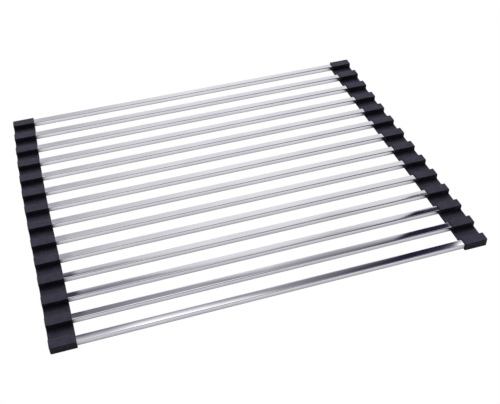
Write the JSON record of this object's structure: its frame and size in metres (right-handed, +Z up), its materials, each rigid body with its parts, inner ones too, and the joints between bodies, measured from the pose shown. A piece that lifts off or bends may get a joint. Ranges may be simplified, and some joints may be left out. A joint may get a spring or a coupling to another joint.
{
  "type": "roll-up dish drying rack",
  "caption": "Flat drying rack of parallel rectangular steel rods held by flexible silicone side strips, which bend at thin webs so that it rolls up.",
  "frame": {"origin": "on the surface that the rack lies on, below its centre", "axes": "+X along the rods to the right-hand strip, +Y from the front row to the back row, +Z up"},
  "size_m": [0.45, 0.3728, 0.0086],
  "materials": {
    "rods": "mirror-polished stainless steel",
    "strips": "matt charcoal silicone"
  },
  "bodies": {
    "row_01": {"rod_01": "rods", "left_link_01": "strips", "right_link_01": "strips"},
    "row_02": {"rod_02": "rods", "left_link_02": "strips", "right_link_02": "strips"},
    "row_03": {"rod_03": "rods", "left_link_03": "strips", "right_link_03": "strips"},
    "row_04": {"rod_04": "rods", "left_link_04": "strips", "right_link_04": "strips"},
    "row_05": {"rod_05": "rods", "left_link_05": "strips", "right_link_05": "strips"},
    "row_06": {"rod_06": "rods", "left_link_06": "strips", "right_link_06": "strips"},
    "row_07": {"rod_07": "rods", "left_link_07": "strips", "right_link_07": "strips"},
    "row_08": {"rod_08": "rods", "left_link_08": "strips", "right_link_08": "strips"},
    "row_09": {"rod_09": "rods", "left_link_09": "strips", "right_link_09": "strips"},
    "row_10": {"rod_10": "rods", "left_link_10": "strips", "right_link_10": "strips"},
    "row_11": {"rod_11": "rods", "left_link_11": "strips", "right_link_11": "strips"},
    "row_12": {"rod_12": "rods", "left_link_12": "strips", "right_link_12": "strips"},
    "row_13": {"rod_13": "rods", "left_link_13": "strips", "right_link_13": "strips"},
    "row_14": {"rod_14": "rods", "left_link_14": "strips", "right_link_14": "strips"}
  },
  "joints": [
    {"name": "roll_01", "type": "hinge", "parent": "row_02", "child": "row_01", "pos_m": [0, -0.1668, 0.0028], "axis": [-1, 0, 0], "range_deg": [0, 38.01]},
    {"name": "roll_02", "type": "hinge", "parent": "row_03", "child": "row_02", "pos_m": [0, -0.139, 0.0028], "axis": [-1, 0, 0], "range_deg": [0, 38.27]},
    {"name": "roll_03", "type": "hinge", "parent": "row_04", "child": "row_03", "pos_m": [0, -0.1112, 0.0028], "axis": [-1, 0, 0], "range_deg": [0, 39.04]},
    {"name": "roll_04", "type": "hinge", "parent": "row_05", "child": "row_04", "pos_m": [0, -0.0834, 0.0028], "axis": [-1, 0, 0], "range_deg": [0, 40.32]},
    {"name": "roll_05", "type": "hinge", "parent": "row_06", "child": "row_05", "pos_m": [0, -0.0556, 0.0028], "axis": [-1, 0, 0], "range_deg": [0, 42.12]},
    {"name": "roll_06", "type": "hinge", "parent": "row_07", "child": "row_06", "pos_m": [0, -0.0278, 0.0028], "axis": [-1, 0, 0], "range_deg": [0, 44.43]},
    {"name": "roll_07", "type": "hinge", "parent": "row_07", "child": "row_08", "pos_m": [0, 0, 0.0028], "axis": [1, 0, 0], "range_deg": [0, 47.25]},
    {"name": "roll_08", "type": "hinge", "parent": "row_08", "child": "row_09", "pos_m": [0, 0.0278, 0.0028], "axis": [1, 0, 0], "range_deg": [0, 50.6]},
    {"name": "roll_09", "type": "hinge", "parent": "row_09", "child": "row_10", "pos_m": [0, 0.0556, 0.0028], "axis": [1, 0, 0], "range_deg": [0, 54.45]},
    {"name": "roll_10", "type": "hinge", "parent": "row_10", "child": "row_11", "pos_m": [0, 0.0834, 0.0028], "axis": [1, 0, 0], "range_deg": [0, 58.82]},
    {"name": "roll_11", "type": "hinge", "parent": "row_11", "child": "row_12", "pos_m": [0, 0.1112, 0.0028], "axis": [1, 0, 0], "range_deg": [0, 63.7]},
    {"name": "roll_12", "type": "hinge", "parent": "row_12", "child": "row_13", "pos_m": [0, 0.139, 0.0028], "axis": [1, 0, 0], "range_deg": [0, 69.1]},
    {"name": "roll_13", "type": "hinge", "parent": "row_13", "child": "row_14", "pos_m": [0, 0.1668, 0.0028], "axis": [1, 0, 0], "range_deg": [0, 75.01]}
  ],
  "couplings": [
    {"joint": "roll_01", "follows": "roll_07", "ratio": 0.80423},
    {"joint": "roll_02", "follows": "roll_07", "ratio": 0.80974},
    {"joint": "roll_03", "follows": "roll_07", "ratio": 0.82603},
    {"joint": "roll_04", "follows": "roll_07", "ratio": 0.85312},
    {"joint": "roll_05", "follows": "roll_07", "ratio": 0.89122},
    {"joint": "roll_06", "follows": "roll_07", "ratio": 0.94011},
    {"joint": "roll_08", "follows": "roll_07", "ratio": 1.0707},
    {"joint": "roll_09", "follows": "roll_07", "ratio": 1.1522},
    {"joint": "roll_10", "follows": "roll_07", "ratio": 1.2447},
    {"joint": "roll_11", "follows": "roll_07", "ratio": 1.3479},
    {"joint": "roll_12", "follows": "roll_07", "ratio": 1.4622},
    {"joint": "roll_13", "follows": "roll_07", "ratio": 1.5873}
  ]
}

+++++

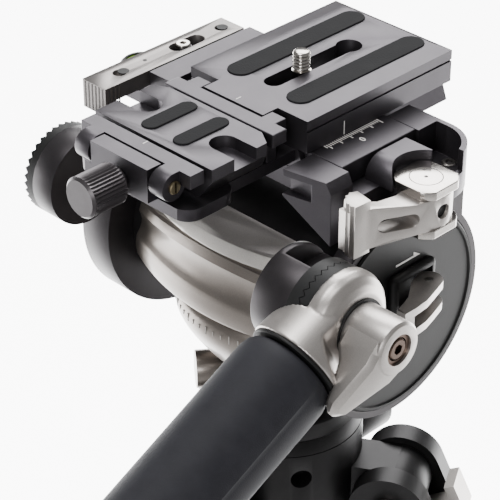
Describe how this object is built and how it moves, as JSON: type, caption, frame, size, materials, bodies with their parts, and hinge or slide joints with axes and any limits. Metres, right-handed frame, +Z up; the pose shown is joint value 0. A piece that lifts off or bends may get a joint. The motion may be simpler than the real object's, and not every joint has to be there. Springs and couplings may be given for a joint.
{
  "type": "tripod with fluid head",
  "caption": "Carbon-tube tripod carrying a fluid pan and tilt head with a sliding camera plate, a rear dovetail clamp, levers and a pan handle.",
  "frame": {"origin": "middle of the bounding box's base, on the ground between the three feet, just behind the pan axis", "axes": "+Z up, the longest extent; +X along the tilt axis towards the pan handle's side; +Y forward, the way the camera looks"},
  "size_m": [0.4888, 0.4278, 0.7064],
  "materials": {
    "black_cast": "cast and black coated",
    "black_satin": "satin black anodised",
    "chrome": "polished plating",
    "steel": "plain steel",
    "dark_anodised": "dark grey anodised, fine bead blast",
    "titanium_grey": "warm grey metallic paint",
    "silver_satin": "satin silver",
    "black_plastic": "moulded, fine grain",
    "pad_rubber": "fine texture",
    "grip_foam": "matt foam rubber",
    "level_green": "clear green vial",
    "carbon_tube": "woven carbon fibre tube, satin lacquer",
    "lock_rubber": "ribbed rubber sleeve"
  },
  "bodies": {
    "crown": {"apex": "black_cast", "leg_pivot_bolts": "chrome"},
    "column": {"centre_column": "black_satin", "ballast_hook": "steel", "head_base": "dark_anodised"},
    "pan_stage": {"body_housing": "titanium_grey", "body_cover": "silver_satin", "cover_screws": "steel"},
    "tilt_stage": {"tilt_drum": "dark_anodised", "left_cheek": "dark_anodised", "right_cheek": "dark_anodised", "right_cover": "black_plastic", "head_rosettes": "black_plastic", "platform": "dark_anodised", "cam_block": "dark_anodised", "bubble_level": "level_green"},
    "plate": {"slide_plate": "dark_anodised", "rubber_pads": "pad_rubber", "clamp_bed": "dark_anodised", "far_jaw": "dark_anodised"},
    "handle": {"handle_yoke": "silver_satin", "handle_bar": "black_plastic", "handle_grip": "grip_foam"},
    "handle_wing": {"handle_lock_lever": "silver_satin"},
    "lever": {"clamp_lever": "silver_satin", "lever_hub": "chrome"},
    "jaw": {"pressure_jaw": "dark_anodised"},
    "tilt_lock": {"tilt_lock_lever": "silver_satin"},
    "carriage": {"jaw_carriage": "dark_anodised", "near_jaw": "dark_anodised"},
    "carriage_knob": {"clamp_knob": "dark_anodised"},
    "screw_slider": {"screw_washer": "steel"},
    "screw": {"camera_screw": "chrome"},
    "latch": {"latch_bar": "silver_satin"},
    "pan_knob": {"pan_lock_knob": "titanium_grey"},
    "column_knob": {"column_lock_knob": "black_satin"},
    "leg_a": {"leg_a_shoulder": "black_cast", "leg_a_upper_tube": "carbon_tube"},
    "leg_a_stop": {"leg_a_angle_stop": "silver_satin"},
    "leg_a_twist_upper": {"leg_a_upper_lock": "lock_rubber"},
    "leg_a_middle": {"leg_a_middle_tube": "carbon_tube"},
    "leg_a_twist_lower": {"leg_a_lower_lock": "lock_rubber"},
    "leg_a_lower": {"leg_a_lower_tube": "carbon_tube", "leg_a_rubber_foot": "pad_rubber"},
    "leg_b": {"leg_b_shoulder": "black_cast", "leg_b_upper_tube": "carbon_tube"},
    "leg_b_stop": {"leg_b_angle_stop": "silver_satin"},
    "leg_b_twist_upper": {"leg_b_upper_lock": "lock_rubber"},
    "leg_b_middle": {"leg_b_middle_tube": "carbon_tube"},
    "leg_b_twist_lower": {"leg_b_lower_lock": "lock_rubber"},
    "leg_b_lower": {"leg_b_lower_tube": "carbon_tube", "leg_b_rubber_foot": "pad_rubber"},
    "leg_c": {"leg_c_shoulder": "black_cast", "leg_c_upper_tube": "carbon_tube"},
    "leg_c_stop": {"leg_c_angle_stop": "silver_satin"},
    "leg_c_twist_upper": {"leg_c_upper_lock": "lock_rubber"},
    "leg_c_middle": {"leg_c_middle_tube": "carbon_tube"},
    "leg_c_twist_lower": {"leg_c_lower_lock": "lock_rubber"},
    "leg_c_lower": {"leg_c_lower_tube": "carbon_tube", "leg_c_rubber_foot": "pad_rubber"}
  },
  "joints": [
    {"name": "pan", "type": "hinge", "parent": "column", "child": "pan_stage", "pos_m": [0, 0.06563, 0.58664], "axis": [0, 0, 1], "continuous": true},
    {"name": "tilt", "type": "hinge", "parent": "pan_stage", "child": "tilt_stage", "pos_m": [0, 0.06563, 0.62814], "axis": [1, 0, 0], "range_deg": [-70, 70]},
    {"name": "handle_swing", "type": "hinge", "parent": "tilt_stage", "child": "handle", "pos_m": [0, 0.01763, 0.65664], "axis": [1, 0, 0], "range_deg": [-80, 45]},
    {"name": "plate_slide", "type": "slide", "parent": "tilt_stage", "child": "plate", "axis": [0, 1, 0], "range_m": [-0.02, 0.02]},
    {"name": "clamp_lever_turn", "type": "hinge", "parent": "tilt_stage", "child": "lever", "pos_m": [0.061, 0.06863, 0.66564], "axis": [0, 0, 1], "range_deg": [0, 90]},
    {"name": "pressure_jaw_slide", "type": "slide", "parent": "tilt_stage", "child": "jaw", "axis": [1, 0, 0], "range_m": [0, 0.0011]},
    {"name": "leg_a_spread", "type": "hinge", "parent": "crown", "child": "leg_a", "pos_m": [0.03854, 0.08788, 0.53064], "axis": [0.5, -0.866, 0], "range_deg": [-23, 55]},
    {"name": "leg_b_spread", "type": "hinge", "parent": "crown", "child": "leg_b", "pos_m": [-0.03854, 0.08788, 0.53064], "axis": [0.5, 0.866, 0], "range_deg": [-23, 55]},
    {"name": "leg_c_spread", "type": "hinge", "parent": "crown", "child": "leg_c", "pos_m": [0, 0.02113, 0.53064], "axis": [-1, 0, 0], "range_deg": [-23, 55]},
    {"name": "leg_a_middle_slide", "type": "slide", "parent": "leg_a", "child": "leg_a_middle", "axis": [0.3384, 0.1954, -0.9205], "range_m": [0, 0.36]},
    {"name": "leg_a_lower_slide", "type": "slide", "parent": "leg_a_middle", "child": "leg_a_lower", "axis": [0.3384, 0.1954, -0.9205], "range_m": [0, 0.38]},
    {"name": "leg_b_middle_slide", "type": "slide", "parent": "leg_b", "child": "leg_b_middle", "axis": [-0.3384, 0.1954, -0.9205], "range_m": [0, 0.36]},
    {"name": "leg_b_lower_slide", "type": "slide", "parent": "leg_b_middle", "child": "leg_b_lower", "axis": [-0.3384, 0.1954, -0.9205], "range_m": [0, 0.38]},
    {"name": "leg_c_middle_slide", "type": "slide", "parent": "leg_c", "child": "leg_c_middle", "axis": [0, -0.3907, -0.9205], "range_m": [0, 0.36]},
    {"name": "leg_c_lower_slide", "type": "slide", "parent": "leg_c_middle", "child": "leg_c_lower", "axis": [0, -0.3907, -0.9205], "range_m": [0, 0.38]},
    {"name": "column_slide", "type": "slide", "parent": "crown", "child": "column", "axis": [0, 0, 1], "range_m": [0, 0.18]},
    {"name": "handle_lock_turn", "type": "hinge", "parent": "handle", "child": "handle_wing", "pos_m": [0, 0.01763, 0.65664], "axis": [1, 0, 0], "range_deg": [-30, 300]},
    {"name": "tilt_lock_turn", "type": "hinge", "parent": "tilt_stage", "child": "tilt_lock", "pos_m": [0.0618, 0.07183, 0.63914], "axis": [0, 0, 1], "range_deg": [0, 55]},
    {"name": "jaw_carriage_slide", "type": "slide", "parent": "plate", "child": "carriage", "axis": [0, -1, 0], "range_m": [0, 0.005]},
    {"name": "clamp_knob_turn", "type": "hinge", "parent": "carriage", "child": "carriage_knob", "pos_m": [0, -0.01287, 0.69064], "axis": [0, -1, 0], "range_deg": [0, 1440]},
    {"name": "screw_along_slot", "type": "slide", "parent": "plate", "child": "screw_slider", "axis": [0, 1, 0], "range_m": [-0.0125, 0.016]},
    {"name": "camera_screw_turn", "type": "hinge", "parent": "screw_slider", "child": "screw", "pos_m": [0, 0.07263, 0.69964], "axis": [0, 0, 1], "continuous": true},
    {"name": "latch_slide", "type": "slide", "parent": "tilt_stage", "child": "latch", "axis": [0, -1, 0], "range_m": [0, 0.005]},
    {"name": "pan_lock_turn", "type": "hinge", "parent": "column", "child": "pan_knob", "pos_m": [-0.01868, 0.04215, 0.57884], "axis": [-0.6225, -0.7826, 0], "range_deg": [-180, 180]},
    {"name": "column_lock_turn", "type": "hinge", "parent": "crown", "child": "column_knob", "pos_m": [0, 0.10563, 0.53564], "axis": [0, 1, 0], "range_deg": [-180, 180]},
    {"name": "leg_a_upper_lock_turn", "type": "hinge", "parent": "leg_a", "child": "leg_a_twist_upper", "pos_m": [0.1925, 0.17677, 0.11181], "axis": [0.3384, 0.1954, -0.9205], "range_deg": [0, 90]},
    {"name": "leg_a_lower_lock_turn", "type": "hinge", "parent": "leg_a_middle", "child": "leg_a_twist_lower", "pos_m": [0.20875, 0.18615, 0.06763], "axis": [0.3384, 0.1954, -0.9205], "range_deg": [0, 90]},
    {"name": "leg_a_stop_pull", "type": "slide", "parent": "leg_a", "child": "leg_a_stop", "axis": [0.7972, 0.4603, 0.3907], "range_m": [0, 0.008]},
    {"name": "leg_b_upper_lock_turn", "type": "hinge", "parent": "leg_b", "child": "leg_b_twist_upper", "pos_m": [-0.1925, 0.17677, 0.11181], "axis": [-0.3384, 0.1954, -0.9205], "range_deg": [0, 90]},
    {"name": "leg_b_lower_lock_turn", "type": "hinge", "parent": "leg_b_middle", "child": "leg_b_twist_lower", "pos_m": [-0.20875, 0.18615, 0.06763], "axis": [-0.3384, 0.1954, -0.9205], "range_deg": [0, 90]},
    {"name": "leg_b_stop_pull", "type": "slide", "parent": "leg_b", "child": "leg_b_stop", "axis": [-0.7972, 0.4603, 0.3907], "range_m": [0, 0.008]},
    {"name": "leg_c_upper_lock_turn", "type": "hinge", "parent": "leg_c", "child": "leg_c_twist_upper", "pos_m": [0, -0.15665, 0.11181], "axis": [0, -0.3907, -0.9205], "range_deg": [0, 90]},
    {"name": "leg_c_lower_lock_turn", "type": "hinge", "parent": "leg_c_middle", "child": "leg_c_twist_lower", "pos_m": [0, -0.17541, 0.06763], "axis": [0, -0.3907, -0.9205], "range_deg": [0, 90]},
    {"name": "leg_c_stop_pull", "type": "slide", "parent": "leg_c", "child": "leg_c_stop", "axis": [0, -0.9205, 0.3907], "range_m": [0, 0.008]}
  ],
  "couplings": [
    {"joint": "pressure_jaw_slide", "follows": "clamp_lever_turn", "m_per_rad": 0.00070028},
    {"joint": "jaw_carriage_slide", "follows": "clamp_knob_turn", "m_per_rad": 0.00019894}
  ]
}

+++++

# EXERCISE DETAILS
Whichever lines contain the string "caption", select and copy them.

# WRITTEN REPLY
  "caption": "Flat drying rack of parallel rectangular steel rods held by flexible silicone side strips, which bend at thin webs so that it rolls up.",
Describe how this object is built and how it moves, as JSON: type, caption, frame, size, materials, bodies with their parts, and hinge or slide joints with axes and any limits. Metres, right-handed frame, +Z up; the pose shown is joint value 0. A piece that lifts off or bends may get a joint. The motion may be simpler than the real object's, and not every joint has to be there. Springs and couplings may be given for a joint.
  "caption": "Carbon-tube tripod carrying a fluid pan and tilt head with a sliding camera plate, a rear dovetail clamp, levers and a pan handle.",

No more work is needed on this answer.